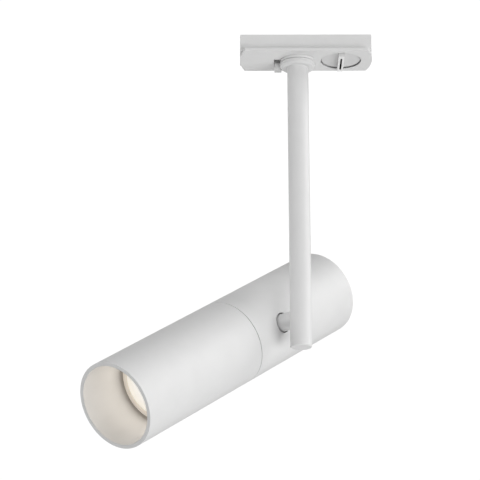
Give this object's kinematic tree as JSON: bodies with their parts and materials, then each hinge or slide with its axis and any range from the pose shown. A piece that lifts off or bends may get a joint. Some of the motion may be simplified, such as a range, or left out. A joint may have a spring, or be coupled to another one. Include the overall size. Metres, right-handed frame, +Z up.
{
  "type": "track spotlight",
  "caption": "Track spotlight: a track adapter with a turning lock and latch, a drop rod that pans, and a two-part tube with a reflector lamp that tilts on a stub axle.",
  "frame": {"origin": "on the drop rod's axis, in the plane of the track's lower face, which the cover plate's side strips close against", "axes": "+Z up into the track along the rod's axis, +X along the track towards the end with the turning lock, +Y across the track"},
  "size_m": [0.1994, 0.1839, 0.3083],
  "materials": {
    "white_paint": "matte",
    "white_plastic": "matte",
    "steel": "satin",
    "aluminium": "satin",
    "brass": "satin",
    "fibre": "matte",
    "dark_plastic": "matte",
    "ceramic": "matte",
    "lamp_shell": "satin",
    "lamp_lens": "satin",
    "lead_sheath": "satin"
  },
  "bodies": {
    "adapter": {"cover_plate": "white_plastic", "adapter_housing": "white_plastic", "cover_screw_1": "steel", "cover_screw_2": "steel", "cover_screw_3": "steel", "cover_screw_4": "steel", "terminal_block": "dark_plastic", "terminal_screw_1": "brass", "terminal_screw_2": "brass", "terminal_screw_3": "brass", "live_strip": "brass", "neutral_strip": "brass", "earth_contact": "brass", "adapter_lead": "lead_sheath", "pan_bush": "white_plastic", "detent_spring": "steel"},
    "latch": {"latch_slider": "white_plastic", "latch_bolt": "steel"},
    "lock": {"lock_knob": "white_plastic", "lock_lug": "dark_plastic", "lug_screw": "steel", "contact_live": "brass", "contact_neutral": "brass"},
    "rod": {"pan_friction_washer": "fibre", "pan_washer": "steel", "pan_spring_washer": "steel", "pan_stop_washer": "steel", "pan_nut": "steel", "rod_nipple": "steel", "pan_collar": "white_paint", "rod": "white_paint", "rod_plug": "steel", "stub_axle": "white_paint", "tilt_washer": "fibre", "tilt_spring_washer": "steel", "tilt_nut": "steel", "rod_lead": "lead_sheath"},
    "spot": {"rear_housing": "white_paint", "coupling_ring": "aluminium", "rear_cap": "white_paint", "cap_screw_1": "steel", "cap_screw_2": "steel", "chassis_bracket": "steel", "lamp_holder": "ceramic", "holder_screw_1": "steel", "holder_screw_2": "steel", "spot_lead": "lead_sheath"},
    "front": {"front_tube": "white_paint"},
    "lamp": {"lamp_body": "lamp_shell", "lamp_lens": "lamp_lens", "lamp_pin_1": "steel", "lamp_pin_2": "steel"}
  },
  "joints": [
    {"name": "pan", "type": "hinge", "parent": "adapter", "child": "rod", "pos_m": [0, 0, 0], "axis": [0, 0, 1], "range_deg": [-170, 170]},
    {"name": "tilt", "type": "hinge", "parent": "rod", "child": "spot", "pos_m": [0, 0, -0.192], "axis": [-0.6985, 0.7156, 0], "range_deg": [-149.16, 30.84]},
    {"name": "lock_turn", "type": "hinge", "parent": "adapter", "child": "lock", "pos_m": [0.03065, 0, 0], "axis": [0, 0, 1], "range_deg": [0, 90]},
    {"name": "latch_slide", "type": "slide", "parent": "adapter", "child": "latch", "axis": [0, 1, 0], "range_m": [0, 0.004]},
    {"name": "front_tube_off", "type": "slide", "parent": "spot", "child": "front", "axis": [-0.6144, -0.5998, -0.5126], "range_m": [0, 0.09]},
    {"name": "lamp_out", "type": "slide", "parent": "spot", "child": "lamp", "axis": [-0.6144, -0.5998, -0.5126], "range_m": [0, 0.1]}
  ]
}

## Your goal
Write the material out exactly, with nothing left out.

## Task output
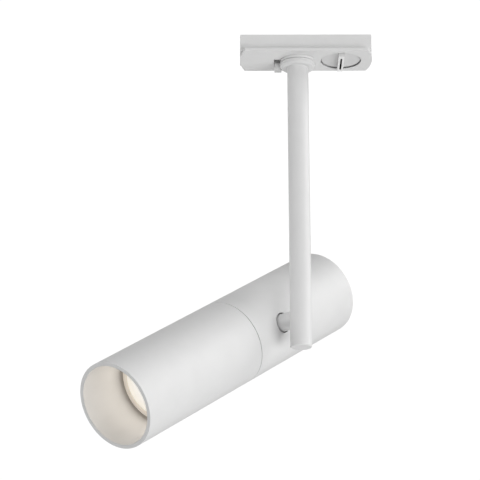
Give this object's kinematic tree as JSON: bodies with their parts and materials, then each hinge or slide with its axis and any range from the pose shown. A piece that lifts off or bends may get a joint. Some of the motion may be simplified, such as a range, or left out. A joint may have a spring, or be coupled to another one. Include the overall size. Metres, right-handed frame, +Z up.
{
  "type": "track spotlight",
  "caption": "Track spotlight: a track adapter with a turning lock and latch, a drop rod that pans, and a two-part tube with a reflector lamp that tilts on a stub axle.",
  "frame": {"origin": "on the drop rod's axis, in the plane of the track's lower face, which the cover plate's side strips close against", "axes": "+Z up into the track along the rod's axis, +X along the track towards the end with the turning lock, +Y across the track"},
  "size_m": [0.1994, 0.1839, 0.3083],
  "materials": {
    "white_paint": "matte",
    "white_plastic": "matte",
    "steel": "satin",
    "aluminium": "satin",
    "brass": "satin",
    "fibre": "matte",
    "dark_plastic": "matte",
    "ceramic": "matte",
    "lamp_shell": "satin",
    "lamp_lens": "satin",
    "lead_sheath": "satin"
  },
  "bodies": {
    "adapter": {"cover_plate": "white_plastic", "adapter_housing": "white_plastic", "cover_screw_1": "steel", "cover_screw_2": "steel", "cover_screw_3": "steel", "cover_screw_4": "steel", "terminal_block": "dark_plastic", "terminal_screw_1": "brass", "terminal_screw_2": "brass", "terminal_screw_3": "brass", "live_strip": "brass", "neutral_strip": "brass", "earth_contact": "brass", "adapter_lead": "lead_sheath", "pan_bush": "white_plastic", "detent_spring": "steel"},
    "latch": {"latch_slider": "white_plastic", "latch_bolt": "steel"},
    "lock": {"lock_knob": "white_plastic", "lock_lug": "dark_plastic", "lug_screw": "steel", "contact_live": "brass", "contact_neutral": "brass"},
    "rod": {"pan_friction_washer": "fibre", "pan_washer": "steel", "pan_spring_washer": "steel", "pan_stop_washer": "steel", "pan_nut": "steel", "rod_nipple": "steel", "pan_collar": "white_paint", "rod": "white_paint", "rod_plug": "steel", "stub_axle": "white_paint", "tilt_washer": "fibre", "tilt_spring_washer": "steel", "tilt_nut": "steel", "rod_lead": "lead_sheath"},
    "spot": {"rear_housing": "white_paint", "coupling_ring": "aluminium", "rear_cap": "white_paint", "cap_screw_1": "steel", "cap_screw_2": "steel", "chassis_bracket": "steel", "lamp_holder": "ceramic", "holder_screw_1": "steel", "holder_screw_2": "steel", "spot_lead": "lead_sheath"},
    "front": {"front_tube": "white_paint"},
    "lamp": {"lamp_body": "lamp_shell", "lamp_lens": "lamp_lens", "lamp_pin_1": "steel", "lamp_pin_2": "steel"}
  },
  "joints": [
    {"name": "pan", "type": "hinge", "parent": "adapter", "child": "rod", "pos_m": [0, 0, 0], "axis": [0, 0, 1], "range_deg": [-170, 170]},
    {"name": "tilt", "type": "hinge", "parent": "rod", "child": "spot", "pos_m": [0, 0, -0.192], "axis": [-0.6985, 0.7156, 0], "range_deg": [-149.16, 30.84]},
    {"name": "lock_turn", "type": "hinge", "parent": "adapter", "child": "lock", "pos_m": [0.03065, 0, 0], "axis": [0, 0, 1], "range_deg": [0, 90]},
    {"name": "latch_slide", "type": "slide", "parent": "adapter", "child": "latch", "axis": [0, 1, 0], "range_m": [0, 0.004]},
    {"name": "front_tube_off", "type": "slide", "parent": "spot", "child": "front", "axis": [-0.6144, -0.5998, -0.5126], "range_m": [0, 0.09]},
    {"name": "lamp_out", "type": "slide", "parent": "spot", "child": "lamp", "axis": [-0.6144, -0.5998, -0.5126], "range_m": [0, 0.1]}
  ]
}